In ihren finanzpolitischen Empfehlungen sind die Institute aber uneins: Das Hamburgische Welt-Wirtschafts-Archiv (HWWA), das Münchner Ifo-Institut und das Kieler Institut für Weltwirtschaft halten das von Rot-Grün geplante Vorziehen der Steuerreform auf Anfang 2004 für richtig, lehnen aber eine Finanzierung über höhere Schulden ab. Dagegen empfehlen das DIW in Berlin, das Institut für Wirtschaftsforschung in Halle und das Rheinisch-Westfälische Institut für Wirtschaftsforschung in Essen, die Steuerreform zumindest teilweise ohne Gegenfinanzierung als Konjunkturstimulans wirken zu lassen. Zeitgleich müsse aber ein verbindlicher Zeitplan zum Subventionsabbau ab 2005 beschlossen werden.

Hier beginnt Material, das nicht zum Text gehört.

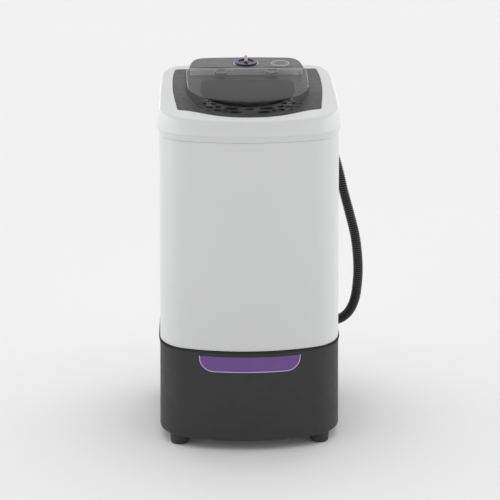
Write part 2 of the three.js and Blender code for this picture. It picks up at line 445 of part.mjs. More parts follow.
for (let i = 5; i >= 0; i--) { const t = (119 + i * 6.4) * Math.PI / 180; padShape.push([50.4 * Math.cos(t), 50.4 * Math.sin(t)]); }
const pad = plate([...padShape].reverse(), 166, 184);
const brakeRod = turned([[0, 150], [7, 150], [7, 156], [3, 156.2], [3, 690], [0, 690]], 12).translate(-125, 125, 0);

const capacitor = rod(20, BASE_Z + 4.4, 100, 20).translate(104, -66, 0);
const gland = turned([[2.6, 0], [10, 0], [10, 4], [6, 5], [6, 12], [2.6, 12], [2.6, 0]], 16).rotateX(Math.PI / 2).rotateZ(0.121);

// ---------- label on the base front ----------
const labelOutline = (grow) => {
  const w = 99.9 + grow, top = 204.6, low = 173.6 - grow, c = 26 + grow;
  const half = [[w, top], [w - 0.5, low + c]];
  for (let i = 1; i <= 6; i++) { const t = (i / 6) * Math.PI / 2; half.push([w - 0.5 - c + c * Math.cos(t), low + c - c * Math.sin(t)]); }
  half.push([0, low]);
  const left = mirrored(half.slice(0, -1));
  return [...half, ...left].map(([x, z]) => [x - 1.5, z]);
};
const upright = (g) => g.applyMatrix4(new THREE.Matrix4().makeBasis(new THREE.Vector3(1, 0, 0), new THREE.Vector3(0, 0, 1), new THREE.Vector3(0, -1, 0)));
const prism = (pts) => upright(plate([...pts].reverse(), 0, 260));
const band = (inner, outer) => shell([
  [baseOff(160) + inner, 160], [baseOff(160) + outer, 160], [baseOff(200) + outer, 200], [baseOff(205) + outer, 205], [baseOff(210) + outer, 210],
  [baseOff(210) + inner, 210], [baseOff(205) + inner, 205], [baseOff(200) + inner, 200], [baseOff(160) + inner, 160]]);
const label = common(band(0.35, 1.35), prism(labelOutline(0)));
const labelTrim = geometryOf(solid(band(0.35, 1.55)).intersect(solid(prism(labelOutline(2.1)))).subtract(solid(prism(labelOutline(0.3).map(([x, z]) => [x, z > 200 ? z + 3 : z])))));

// ---------- feet and screws ----------
const foot = turned([[0, 0], [16.6, 0], [18.8, 2.2], [19.5, 16], [19.5, BASE_Z - GAP], [3.8, BASE_Z - GAP], [3.8, 8], [0, 8]], 18);
const footScrew = turned([[0, 9], [3, 9], [3, BASE_Z + 4.4], [6.4, BASE_Z + 4.4], [6.4, BASE_Z + 7], [0, BASE_Z + 8]], 12);
const coverScrew = (s) => turned([[0, 0], [4.6, 0], [4, 2.2], [0, 2.8]], 12).rotateX(-Math.PI / 2).rotateZ(-s * 0.132).translate(s * 120, 167.6, 647);

// ---------- scene ----------
const group = new THREE.Group();
const top = new THREE.Group();
top.position.set(0, 0, TOP_Z);
top.rotation.x = TILT;
group.add(top);
const put = (name, geometry, key, parent = group, at = null) => {
  const m = new THREE.Mesh(clean(geometry), material(key));
  m.name = name;
  if (at) m.position.set(...at);
  parent.add(m);
  return m;
};

put('base_housing', baseHousing, 'dark');
put('outer_cabinet', cabinet, 'white');
put('top_cover', topCover, 'white');
put('top_deck', deck, 'deck', top);
put('lid', lid, 'smoke', top);
put('hinge_bracket_right', bracket(1), 'zinc', top);
put('hinge_bracket_left', bracket(-1), 'zinc', top);
put('hinge_pin_right', pin(1), 'steel', top);
put('hinge_pin_left', pin(-1), 'steel', top);
put('control_panel', panel, 'deck', top);
put('timer_knob', knob, 'purple', top);
put('timer_shaft', timerShaft, 'steel', top);
put('timer_module', timerBody, 'black', top);
put('lid_switch', switchBody, 'black', top);
put('lid_switch_plunger', switchPlunger, 'tub', top);
put('tub_platform', platform, 'zinc');
put('outer_tub', tub, 'tub');
put('tub_ring', tubRing, 'tub');
put('spin_basket', basket, 'tub');
put('basket_hub', hub, 'steel');
put('hub_nut', hubNut, 'zinc');
put('drive_shaft', shaft, 'steel');
put('shaft_seal', sealRing, 'rubber');
put('bearing_housing', bearingHousing, 'iron');
put('upper_bearing', bearingUp, 'steel');
put('lower_bearing', bearingLow, 'steel');
put('brake_drum', drum, 'iron');
put('motor_bracket', bracketPlate, 'zinc');
put('motor_housing', motor, 'iron');
put('motor_rotor', rotor, 'steel');
[90, 210, 330].forEach((a, i) => {
  put(`rubber_mount_${i + 1}`, mountPost(a), 'rubber');
  put(`mount_bolt_${i + 1}`, mountBolt(a), 'zinc');
});
put('brake_pin', brakePin, 'steel');
put('brake_bracket', brakeBracket, 'zinc');
put('brake_lever', lever, 'zinc');
put('brake_pad', pad, 'rubber');
put('brake_rod', brakeRod, 'steel');
put('run_capacitor', capacitor, 'black');
put('drain_pipe', drainPipe, 'rubber');
put('drain_elbow', drainElbow, 'black');
put('drain_hose', hose, 'hose');
put('hose_nozzle', nozzle, 'black');
put('hose_holder', holder, 'black');
put('cord_gland', gland, 'rubber', group, [GLAND_X - 0.5, 182.4, GLAND_Z]);
put('label_plate', label, 'label');
put('label_trim', labelTrim, 'lilac');
put('cover_screw_left', coverScrew(-1), 'zinc');
put('cover_screw_right', coverScrew(1), 'zinc');
['front_left', 'front_right', 'rear_left', 'rear_right'].forEach((n, i) => {
  put(`foot_${n}`, foot, 'rubber', group, [...FEET[i], 0]);
  put(`foot_screw_${n}`, footScrew, 'zinc', group, [...FEET[i], 0]);
});

export default group;
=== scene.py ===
import bpy, bmesh, math, json
from mathutils import Vector, Matrix
from mathutils.geometry import tessellate_polygon
from mathutils.kdtree import KDTree


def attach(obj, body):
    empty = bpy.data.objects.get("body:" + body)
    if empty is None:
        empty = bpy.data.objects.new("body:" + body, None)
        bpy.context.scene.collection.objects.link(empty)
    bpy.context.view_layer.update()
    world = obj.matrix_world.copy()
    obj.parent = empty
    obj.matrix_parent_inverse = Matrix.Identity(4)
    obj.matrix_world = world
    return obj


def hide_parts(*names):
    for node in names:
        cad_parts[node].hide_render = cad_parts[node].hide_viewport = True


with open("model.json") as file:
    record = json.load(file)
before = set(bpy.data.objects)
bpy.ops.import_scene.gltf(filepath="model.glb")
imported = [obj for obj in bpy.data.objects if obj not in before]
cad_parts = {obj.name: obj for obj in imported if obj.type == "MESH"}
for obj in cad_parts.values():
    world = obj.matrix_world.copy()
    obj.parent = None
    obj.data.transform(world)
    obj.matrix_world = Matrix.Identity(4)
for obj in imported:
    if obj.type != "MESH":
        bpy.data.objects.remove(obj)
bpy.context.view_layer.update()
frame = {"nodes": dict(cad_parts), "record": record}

SC = bpy.context.scene
MM = 0.001

# ------------------------------------------------------------------ camera
CAM_AT = Vector((-0.08833, -2.84529, 1.31596))
CAM_BACK = Vector((-0.030866, -0.948429, 0.315483))
cam_data = bpy.data.cameras.new("camera")
cam_data.lens, cam_data.sensor_width = 104.166, 36.0
cam_data.clip_start, cam_data.clip_end = 0.05, 60.0
cam = bpy.data.objects.new("camera", cam_data)
SC.collection.objects.link(cam)
cam.location = CAM_AT
cam.rotation_mode = "QUATERNION"
cam.rotation_quaternion = (-CAM_BACK).to_track_quat("-Z", "Y")
SC.camera = cam

# ------------------------------------------------------------------ dimensions, mm
HALF_W, HALF_D = 185.0, 182.5
FRONT_SAG, REAR_SAG, SIDE_SAG = 43.8, 19.0, 3.6
FRONT_CORNER, REAR_CORNER = 78.6, 60.0
TOP_Z, SLOPE = 703.6, 0.12
TILT = math.atan(SLOPE)
TS, TC = math.sin(TILT), math.cos(TILT)
HINGE_V, HINGE_W, HINGE_X = 90.0, 9.0, 52.5
KNOB_V = 130.0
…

Wirtschaftsminister Wolfgang Clement (SPD) erklärte, das Gutachten sei ein Beleg dafür, dass die Wirtschaft nun wieder Fahrt aufnehme. Am Donnerstag will der Minister die neue Prognose der Regierung bekannt geben. Der Bundesverband der Deutschen Industrie mahnte „mehr politischen Mut und eine Erhöhung des Reformtempos“ an. Dies gelte für den Subventionsabbau, eine weitere große Steuerreform und auch für die Sanierung der Sozialsysteme.